Ellen Kushner, the writer, is a lesbian, unabashedly so. I learned this back when she had been on Hour of the Wolf, when she spoke about her book and her radio show and her wife (who was on Hour of the Wolf yesterday morning, as no small coincidence would have it). I tried not to care and got the book anyway because I liked her style of reading and the ideas she spoke of, seeing as how I was trying to write about a fantasy society and I wanted more in it than just magic and monsters. I'm still also trying not to care now that I've finished the book. And there's no "buts" really. I'm just trying not to care.

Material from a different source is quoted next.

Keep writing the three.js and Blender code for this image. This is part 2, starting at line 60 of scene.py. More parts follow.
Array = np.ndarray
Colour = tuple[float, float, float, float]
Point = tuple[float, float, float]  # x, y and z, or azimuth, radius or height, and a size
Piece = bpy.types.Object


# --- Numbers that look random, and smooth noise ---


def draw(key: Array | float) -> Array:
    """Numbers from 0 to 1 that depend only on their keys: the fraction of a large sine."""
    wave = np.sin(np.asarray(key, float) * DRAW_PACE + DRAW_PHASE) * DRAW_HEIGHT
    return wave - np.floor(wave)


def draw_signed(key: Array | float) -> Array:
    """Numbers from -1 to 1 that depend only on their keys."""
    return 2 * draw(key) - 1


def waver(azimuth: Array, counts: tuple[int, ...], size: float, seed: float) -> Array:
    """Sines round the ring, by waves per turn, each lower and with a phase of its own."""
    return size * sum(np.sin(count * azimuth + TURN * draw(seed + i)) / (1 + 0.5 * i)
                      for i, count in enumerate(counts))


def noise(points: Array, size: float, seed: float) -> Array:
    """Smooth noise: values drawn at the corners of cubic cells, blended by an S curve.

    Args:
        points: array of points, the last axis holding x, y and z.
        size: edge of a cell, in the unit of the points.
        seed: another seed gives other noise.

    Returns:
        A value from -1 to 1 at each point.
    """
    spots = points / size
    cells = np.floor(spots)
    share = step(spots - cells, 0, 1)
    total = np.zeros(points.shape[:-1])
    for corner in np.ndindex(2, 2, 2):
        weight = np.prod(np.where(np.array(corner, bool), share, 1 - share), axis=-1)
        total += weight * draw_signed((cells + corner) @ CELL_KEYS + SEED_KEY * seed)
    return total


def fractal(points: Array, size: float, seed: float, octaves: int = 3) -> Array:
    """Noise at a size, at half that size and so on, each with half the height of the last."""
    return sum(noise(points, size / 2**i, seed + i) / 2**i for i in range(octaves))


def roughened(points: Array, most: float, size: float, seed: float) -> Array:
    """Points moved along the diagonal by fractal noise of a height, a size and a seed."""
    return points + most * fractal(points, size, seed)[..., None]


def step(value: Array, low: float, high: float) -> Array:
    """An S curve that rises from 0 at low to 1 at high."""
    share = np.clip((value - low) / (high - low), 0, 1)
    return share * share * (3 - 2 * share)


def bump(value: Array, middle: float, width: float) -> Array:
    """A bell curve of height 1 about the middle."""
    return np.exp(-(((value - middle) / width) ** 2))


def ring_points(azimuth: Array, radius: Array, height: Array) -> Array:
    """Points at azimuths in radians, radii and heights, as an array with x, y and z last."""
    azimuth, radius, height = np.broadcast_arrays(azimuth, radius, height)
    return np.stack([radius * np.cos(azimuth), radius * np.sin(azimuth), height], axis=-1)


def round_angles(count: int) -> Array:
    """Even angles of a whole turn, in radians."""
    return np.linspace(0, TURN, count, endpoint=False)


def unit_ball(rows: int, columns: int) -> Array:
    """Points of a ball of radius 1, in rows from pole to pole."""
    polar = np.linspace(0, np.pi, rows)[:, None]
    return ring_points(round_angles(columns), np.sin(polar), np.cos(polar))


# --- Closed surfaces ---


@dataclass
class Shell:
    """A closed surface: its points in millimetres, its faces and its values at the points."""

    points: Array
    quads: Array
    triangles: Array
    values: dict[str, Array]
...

Okay, there is one 'but'. It comes in the form of someone else's words;

"I'm sure that somewhere there's a writer who had a happy childhood, but my experience is that a bad childhood makes you a tuning fork for other people's emotions. Fiction is a machine for evoking emotion, and you have to feel those emotions to be able to evoke them."
That was Robert J. Howe, quoted from October's Analog Magazine.

I quote him, not to analyze Ellen Kushner's approach to sexuality in her book, 'but' to approach my own experience--as a writer--while reading it.

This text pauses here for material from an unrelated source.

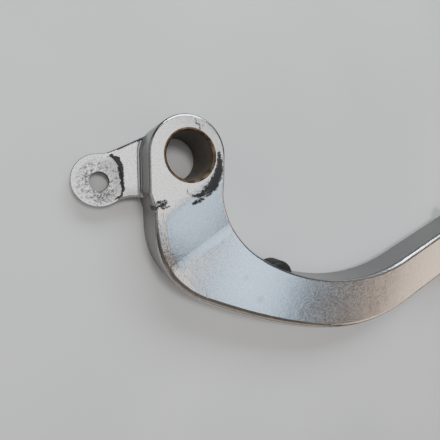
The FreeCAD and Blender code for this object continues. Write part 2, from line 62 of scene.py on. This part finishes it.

Was THAT what kissing is like? Or was that what kissing is like for a lesbian? Ellen wouldn't know what I, Alan, is supposed to expect from a good kiss, but I'm sure she didn't intend to use her writing to instruct me in particular, or the general population for that matter. Nevertheless, I was just left with all these "outside-looking-in" emotions.

In my fiction writing, when I've been really transparent and it's representing me in earnest, I find that I'm writing as though I were a homosexual. How does one do that? I guess, the way Ellen does. The lines of sexuality are blurred. My protagonist loves his hero as much as he loves his wife. I haven't figured out if that's good for my ability to write or bad for my hope to be 'normal' some day.

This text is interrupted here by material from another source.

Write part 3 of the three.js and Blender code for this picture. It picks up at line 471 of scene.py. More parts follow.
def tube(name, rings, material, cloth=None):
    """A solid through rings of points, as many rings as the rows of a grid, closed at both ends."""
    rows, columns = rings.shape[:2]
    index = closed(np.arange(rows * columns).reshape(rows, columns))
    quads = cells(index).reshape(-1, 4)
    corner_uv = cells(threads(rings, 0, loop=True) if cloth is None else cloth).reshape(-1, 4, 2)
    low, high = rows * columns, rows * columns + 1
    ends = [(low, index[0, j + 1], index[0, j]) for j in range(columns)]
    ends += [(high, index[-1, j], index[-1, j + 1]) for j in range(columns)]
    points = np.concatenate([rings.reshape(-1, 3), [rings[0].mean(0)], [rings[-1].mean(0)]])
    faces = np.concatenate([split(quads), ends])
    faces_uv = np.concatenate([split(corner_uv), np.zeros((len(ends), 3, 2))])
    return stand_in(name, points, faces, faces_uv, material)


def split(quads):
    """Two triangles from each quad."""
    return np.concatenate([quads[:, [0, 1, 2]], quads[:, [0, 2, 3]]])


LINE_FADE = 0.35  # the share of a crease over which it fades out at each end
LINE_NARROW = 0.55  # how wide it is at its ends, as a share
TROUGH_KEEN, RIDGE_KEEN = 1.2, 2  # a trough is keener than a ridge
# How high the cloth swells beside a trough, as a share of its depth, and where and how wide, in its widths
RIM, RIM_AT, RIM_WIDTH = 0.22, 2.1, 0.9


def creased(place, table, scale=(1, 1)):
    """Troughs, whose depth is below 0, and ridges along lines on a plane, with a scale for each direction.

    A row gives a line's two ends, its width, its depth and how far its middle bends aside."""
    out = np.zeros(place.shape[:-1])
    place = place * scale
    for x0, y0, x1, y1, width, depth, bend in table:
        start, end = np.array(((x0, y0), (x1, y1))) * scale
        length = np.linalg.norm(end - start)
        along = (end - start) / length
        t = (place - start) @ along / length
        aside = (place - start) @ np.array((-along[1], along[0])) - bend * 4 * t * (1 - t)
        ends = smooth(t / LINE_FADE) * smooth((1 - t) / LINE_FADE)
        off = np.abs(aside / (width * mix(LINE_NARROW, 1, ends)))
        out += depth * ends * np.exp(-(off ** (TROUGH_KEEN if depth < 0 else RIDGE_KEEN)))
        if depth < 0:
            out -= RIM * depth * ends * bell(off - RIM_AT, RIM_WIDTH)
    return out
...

Because yeah as much as I try to come to terms with who I am, and with what has happened to me in the past--and as much as I try to laugh off statements from restaurant seaters that say "Is it just you?"--and as much as I reflect on my good days when I've been alone--and as much as I like my Benefactor's weeklong disappearances (yes, he's doing that again)--the truth is I get lonely. I don't get SO lonely, but I do miss the relationship with other people at times.

The truth is, I want to be normal. I want to have a wife. I want to have a kid or two, and I want to feel pure. I want to trust myself and believe that I would never bring a wife or a kid the kind of heartbreak that comes with "discovering who I really am" after 15 years of marriage and a son who is on the football team in high school. I know people survive that kind of event, and some even go on Oprah or Dr. Phil to make the audience weep and cheer for the success of weathering the change, but I would not survive it. I've been hurt too much for too long to live with myself if I did that to someone else. Especially to a child of mine, whom I took the responsibility of creating and promised to take care of when they had no one else to do it for them. Why would I? Not when I know what I know now, before the event. I'd have no excuse.

So I live the alone life. If I were a woman, maybe I'd enjoy homosexuality, but I would not enjoy it as a man. Society has made it a feast for the eyes to see women being friendly with one another, cooing and kvetching and holding hands and being arm in arm and kissing. (And it helps if one of them doesn't look like a man). But if two men do it, no matter if I'm in Missouri or in the middle of Greenwich Village, I am skeeved completely out. I want to be a man and I want men to be men. If I can't do that or have that, and so far the odds have been against me, then I live the alone life.

To which I'm sure gay guys are now responding "Serves you right you closeted, self-hating queer!" Heh.

To which I respond back, "Whatever, Miss Honey. Just like you, I am what I am."

I'm "Just" Me.

(Oh, and I'm a friend of My Hero's, so that's all right then.)